Rows from an object dataset:
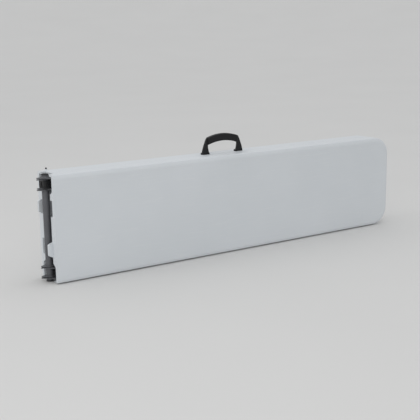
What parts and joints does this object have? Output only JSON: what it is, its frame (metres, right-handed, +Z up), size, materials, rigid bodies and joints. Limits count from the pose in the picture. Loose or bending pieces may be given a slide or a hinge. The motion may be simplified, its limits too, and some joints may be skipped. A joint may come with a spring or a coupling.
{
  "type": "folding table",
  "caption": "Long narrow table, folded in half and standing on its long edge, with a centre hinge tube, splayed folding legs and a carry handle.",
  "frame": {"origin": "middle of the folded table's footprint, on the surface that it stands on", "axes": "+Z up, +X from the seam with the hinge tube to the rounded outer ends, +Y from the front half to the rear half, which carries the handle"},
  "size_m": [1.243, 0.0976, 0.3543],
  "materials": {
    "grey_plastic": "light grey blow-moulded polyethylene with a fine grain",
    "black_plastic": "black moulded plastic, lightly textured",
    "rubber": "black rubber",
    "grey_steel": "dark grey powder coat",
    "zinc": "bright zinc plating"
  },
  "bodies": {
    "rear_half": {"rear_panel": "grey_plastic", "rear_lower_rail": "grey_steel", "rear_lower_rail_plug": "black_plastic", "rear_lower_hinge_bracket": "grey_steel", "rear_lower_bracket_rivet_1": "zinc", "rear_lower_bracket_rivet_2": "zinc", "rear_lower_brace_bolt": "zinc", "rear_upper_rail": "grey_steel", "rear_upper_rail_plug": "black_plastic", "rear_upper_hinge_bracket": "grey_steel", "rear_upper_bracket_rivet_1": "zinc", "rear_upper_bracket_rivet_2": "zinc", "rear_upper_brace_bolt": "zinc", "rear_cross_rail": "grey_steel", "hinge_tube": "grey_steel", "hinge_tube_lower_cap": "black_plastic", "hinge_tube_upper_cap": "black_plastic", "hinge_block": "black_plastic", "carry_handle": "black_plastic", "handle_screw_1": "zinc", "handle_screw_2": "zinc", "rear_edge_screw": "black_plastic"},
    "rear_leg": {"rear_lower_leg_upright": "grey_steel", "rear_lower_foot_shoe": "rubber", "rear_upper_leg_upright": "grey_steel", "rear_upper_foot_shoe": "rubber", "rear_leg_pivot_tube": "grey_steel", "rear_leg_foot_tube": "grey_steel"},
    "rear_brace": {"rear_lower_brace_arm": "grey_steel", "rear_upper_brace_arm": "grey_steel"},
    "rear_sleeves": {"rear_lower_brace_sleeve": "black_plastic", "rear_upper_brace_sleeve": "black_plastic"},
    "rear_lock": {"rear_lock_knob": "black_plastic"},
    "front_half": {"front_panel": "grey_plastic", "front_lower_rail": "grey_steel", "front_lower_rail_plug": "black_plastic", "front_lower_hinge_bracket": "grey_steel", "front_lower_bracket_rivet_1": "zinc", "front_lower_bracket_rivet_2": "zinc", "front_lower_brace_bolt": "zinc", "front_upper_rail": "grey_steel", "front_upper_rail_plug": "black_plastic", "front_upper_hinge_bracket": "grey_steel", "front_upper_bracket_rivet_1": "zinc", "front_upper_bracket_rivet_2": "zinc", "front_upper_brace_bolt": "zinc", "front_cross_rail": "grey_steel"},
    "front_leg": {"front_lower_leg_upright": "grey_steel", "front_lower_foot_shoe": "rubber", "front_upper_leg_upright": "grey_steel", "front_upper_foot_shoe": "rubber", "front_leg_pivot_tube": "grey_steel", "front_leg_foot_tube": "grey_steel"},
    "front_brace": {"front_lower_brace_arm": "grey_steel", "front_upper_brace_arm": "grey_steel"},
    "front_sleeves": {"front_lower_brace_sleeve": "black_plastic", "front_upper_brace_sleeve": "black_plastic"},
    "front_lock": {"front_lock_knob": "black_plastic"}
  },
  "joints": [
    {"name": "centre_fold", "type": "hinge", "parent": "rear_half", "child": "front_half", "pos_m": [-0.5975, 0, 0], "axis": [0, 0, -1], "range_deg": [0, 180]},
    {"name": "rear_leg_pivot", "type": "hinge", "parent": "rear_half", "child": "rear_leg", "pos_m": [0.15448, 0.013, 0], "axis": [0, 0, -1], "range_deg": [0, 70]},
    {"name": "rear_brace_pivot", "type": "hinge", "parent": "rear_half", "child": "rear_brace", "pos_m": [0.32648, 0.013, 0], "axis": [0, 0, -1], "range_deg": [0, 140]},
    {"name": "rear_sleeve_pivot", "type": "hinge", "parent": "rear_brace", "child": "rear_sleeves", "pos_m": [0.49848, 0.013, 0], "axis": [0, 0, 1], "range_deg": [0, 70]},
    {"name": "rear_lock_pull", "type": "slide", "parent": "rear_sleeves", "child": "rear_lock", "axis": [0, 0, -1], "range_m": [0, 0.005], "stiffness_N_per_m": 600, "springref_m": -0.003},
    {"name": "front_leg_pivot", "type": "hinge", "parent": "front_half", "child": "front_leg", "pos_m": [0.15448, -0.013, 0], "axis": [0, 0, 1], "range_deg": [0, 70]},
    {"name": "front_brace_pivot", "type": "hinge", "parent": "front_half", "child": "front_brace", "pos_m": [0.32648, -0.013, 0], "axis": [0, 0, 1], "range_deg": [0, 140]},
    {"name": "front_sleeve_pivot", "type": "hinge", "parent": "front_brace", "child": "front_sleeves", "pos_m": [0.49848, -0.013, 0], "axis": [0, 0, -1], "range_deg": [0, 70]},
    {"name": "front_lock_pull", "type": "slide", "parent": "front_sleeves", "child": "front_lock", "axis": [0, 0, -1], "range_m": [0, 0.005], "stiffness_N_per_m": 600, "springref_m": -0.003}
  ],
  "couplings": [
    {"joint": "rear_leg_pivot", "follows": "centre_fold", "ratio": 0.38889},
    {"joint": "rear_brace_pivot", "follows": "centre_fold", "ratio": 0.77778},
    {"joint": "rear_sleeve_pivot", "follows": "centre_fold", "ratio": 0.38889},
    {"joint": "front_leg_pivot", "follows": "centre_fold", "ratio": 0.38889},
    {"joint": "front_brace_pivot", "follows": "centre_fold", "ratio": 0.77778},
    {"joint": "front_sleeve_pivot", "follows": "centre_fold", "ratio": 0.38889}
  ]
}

--

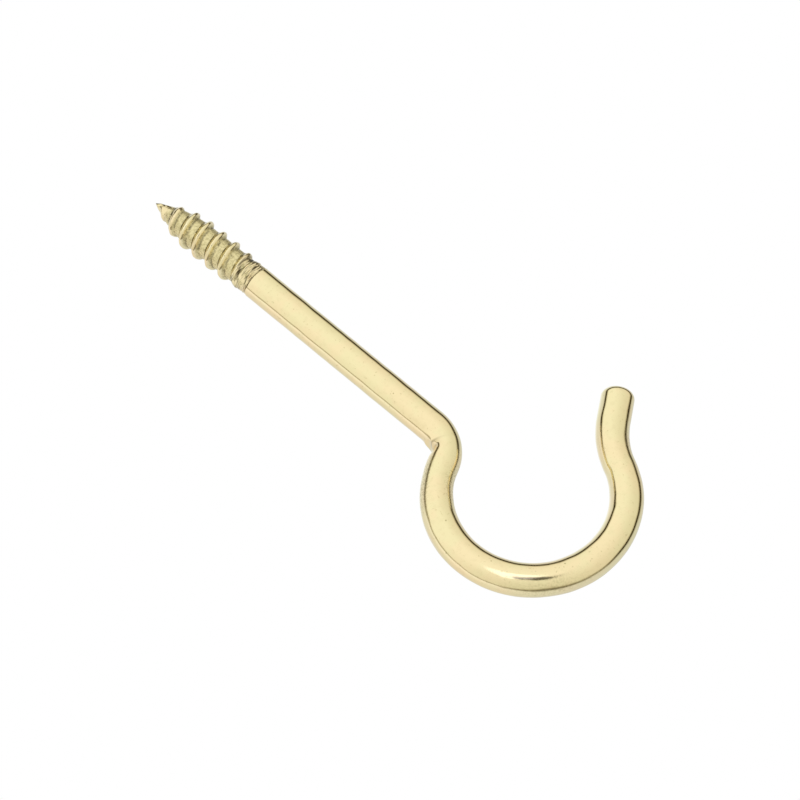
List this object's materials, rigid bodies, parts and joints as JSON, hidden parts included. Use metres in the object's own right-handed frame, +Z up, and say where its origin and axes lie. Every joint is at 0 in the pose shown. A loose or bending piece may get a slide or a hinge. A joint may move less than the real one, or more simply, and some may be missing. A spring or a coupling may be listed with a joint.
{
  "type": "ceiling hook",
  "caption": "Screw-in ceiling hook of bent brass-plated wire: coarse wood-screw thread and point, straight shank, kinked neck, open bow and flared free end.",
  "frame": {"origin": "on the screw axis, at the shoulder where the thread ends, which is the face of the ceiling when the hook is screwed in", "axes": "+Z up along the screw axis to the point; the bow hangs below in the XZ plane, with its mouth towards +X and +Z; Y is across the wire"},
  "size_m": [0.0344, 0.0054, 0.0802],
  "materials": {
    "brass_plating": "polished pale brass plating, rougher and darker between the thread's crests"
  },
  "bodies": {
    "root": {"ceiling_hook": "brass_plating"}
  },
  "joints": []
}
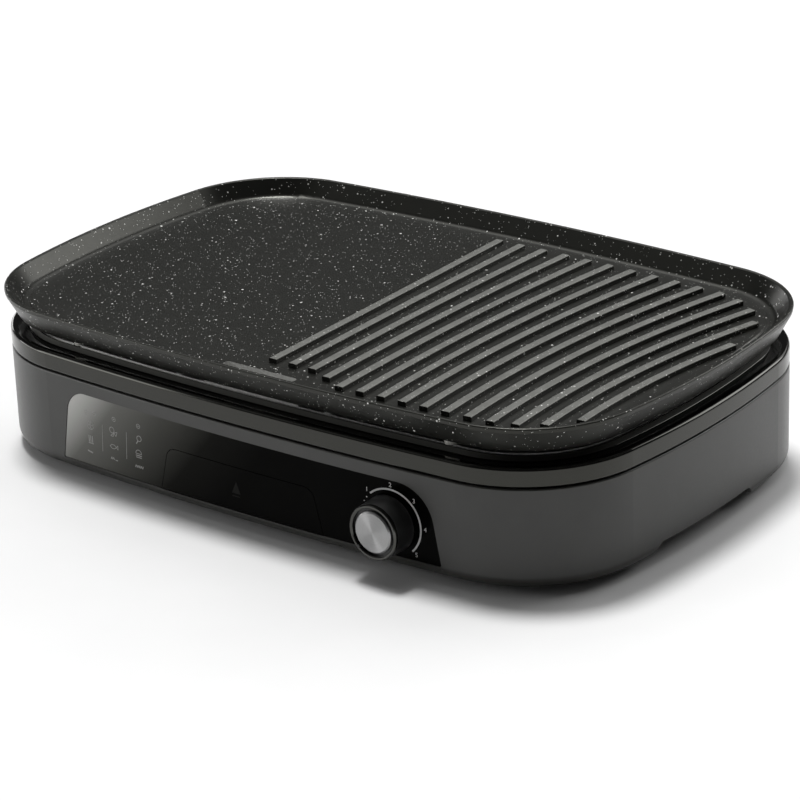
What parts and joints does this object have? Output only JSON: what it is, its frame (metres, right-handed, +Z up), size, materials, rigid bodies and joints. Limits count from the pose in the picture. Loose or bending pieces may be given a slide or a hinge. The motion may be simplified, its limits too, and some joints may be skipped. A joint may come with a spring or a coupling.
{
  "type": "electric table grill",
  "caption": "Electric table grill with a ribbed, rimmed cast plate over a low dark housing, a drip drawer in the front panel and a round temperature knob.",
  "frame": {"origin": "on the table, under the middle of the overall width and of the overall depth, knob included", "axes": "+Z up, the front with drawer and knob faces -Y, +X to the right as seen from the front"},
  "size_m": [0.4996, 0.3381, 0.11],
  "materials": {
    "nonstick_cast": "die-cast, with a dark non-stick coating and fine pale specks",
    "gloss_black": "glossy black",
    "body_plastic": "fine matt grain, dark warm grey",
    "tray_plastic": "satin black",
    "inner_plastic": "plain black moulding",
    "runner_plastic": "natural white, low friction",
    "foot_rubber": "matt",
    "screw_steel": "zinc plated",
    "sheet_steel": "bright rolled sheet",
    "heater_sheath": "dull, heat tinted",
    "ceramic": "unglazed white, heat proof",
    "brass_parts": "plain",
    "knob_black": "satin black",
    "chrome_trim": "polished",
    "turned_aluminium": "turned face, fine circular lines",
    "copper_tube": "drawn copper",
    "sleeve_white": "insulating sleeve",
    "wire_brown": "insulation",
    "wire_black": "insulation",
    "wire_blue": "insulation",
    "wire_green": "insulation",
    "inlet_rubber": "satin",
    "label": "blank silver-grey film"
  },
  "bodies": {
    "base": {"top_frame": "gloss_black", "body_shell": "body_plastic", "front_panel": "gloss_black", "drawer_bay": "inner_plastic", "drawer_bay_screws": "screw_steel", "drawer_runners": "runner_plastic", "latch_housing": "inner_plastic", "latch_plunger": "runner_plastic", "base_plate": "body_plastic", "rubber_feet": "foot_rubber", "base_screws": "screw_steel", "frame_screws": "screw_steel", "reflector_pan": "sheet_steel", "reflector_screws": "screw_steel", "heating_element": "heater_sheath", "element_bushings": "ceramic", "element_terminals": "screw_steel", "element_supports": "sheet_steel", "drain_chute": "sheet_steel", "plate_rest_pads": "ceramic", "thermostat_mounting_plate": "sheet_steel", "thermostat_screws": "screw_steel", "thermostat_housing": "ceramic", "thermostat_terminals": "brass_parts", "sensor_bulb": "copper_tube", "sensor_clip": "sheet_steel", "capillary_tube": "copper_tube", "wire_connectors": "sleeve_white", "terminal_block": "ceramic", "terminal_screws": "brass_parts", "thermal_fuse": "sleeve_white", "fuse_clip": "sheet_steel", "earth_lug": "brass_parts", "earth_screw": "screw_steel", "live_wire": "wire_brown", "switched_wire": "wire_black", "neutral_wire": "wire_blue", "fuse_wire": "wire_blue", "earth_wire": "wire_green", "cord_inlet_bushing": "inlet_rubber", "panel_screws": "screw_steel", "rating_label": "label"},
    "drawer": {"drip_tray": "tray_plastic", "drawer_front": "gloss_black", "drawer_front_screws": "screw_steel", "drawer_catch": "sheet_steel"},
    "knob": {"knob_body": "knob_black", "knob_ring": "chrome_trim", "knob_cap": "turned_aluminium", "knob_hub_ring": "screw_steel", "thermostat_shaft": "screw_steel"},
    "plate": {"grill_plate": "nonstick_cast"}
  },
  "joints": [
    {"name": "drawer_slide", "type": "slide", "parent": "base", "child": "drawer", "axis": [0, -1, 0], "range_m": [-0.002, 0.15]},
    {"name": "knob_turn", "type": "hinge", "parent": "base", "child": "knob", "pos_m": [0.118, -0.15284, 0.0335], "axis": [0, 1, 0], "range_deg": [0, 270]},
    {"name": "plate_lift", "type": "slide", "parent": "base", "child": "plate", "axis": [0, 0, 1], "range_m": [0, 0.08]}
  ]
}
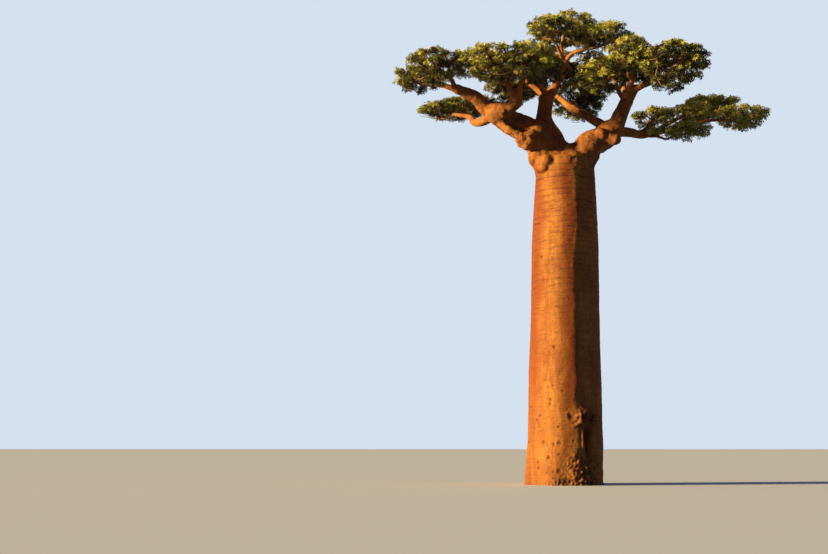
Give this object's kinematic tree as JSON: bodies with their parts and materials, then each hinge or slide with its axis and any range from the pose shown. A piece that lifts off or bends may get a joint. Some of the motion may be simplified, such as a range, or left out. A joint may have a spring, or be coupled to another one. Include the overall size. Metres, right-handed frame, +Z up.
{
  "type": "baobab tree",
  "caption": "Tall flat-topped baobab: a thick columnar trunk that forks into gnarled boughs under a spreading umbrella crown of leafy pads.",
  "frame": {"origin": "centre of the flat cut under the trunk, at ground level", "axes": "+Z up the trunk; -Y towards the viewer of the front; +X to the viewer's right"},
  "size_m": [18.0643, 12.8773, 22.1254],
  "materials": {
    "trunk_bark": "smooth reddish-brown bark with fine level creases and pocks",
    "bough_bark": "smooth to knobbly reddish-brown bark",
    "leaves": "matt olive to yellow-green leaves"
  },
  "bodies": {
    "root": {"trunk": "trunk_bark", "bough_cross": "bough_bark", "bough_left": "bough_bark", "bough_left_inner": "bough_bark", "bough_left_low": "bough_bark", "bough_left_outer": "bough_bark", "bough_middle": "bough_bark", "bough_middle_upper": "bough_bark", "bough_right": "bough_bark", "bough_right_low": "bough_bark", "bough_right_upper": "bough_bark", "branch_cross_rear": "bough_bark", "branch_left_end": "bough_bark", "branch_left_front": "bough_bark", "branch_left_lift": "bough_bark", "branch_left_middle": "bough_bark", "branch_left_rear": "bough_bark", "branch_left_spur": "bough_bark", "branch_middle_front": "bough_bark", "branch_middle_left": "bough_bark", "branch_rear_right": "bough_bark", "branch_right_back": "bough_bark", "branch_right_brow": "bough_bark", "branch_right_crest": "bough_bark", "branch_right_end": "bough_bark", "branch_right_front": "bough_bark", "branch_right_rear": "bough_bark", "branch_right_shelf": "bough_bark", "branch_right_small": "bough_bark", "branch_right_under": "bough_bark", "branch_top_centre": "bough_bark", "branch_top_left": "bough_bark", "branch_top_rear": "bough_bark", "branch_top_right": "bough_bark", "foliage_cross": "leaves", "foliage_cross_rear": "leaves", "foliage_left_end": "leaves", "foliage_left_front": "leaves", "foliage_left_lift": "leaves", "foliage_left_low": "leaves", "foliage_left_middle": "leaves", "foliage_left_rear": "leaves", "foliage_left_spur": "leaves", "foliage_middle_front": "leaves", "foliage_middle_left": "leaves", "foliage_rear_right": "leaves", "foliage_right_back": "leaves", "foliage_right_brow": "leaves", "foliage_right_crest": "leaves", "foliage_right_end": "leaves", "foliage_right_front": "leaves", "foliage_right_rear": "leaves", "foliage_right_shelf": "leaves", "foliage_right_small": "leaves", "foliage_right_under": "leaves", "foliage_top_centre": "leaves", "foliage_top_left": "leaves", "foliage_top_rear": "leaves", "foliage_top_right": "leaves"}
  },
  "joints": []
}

==

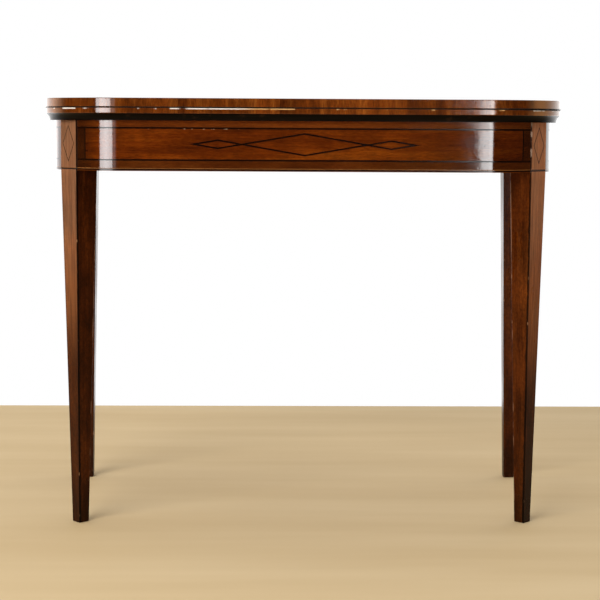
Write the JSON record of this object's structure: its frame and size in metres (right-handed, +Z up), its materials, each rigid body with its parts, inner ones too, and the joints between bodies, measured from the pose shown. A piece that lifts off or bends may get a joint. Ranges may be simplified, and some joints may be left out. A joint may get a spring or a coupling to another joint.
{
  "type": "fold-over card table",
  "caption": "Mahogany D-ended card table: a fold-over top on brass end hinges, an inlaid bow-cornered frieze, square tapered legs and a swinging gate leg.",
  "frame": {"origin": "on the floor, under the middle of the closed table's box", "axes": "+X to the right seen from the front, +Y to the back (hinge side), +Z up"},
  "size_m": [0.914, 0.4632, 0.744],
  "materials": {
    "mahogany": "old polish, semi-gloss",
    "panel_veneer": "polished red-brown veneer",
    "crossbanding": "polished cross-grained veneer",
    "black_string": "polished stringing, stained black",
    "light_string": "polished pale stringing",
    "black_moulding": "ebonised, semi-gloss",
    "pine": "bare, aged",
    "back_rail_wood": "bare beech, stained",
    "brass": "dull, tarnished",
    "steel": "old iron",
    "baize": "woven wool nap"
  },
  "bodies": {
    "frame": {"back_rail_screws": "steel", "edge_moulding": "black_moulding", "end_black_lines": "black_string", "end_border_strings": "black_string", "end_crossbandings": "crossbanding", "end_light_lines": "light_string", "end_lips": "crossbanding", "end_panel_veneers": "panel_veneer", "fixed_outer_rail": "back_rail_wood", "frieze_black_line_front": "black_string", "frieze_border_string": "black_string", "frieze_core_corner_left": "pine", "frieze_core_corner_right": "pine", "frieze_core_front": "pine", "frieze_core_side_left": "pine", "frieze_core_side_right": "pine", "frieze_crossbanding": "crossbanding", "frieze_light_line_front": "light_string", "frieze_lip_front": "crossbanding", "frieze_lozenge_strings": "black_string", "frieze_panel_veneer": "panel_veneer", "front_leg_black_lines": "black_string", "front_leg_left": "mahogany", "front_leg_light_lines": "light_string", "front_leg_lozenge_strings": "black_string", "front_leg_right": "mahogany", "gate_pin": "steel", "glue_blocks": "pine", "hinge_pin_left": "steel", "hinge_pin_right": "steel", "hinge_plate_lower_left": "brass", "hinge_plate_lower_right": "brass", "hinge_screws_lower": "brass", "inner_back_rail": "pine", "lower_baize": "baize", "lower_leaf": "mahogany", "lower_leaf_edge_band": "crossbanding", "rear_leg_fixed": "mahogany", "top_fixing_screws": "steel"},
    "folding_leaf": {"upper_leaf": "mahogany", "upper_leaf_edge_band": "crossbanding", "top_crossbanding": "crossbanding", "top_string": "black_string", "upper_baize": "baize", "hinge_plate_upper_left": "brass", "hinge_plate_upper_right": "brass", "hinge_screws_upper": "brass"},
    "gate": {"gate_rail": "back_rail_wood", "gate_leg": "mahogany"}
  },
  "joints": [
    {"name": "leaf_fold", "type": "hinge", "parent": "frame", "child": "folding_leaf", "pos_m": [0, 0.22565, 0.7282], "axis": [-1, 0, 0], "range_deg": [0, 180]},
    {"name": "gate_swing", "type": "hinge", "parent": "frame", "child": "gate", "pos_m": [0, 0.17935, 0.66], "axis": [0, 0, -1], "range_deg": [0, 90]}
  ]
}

• _Exercise description_: Give the number of lines in the entries that include the string "JSON", and nothing more.

• _Solution to the problem_: 5